State how many lines of the entries hold the string "loose". Reply with the number alone.

-- BEGIN STORED ROWS --

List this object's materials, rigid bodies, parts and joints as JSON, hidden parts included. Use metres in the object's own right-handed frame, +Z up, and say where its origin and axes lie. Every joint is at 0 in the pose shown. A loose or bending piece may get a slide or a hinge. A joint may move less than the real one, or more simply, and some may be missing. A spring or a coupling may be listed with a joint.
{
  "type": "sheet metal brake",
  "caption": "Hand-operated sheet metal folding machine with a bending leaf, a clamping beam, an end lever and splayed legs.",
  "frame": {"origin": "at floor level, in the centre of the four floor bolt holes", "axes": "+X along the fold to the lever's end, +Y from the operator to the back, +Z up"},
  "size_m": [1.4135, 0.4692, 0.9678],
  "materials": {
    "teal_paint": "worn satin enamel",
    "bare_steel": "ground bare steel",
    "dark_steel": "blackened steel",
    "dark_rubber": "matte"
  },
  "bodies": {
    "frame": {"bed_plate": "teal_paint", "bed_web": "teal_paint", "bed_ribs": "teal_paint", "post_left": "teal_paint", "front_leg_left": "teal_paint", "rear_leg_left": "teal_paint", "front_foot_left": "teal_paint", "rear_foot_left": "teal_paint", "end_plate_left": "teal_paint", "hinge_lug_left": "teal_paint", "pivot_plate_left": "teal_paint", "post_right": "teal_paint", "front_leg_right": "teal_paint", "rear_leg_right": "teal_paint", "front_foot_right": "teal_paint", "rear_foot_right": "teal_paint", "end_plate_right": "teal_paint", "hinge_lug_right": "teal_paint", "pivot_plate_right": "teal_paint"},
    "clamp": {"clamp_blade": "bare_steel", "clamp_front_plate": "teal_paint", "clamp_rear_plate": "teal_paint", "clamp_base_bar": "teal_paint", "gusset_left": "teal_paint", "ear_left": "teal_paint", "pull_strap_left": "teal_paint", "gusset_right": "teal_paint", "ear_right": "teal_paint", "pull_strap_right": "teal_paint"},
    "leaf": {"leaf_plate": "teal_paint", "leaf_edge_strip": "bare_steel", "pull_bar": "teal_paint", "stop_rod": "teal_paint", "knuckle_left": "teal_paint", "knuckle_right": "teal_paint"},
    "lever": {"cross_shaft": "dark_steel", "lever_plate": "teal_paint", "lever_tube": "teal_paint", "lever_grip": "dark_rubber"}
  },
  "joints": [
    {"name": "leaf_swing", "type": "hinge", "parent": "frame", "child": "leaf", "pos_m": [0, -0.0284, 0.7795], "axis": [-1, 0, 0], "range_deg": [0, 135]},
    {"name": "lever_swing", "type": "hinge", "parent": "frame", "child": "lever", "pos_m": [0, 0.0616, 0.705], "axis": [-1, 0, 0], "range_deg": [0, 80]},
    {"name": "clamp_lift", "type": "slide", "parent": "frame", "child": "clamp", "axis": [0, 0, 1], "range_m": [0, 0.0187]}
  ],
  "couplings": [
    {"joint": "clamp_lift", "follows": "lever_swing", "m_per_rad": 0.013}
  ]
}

-- END STORED ROWS --
-- BEGIN STORED ROWS --

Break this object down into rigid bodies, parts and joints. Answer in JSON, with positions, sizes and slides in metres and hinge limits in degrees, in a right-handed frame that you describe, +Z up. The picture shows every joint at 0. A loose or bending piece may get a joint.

-- END STORED ROWS --

▸ RESULT OF THIS TASK
2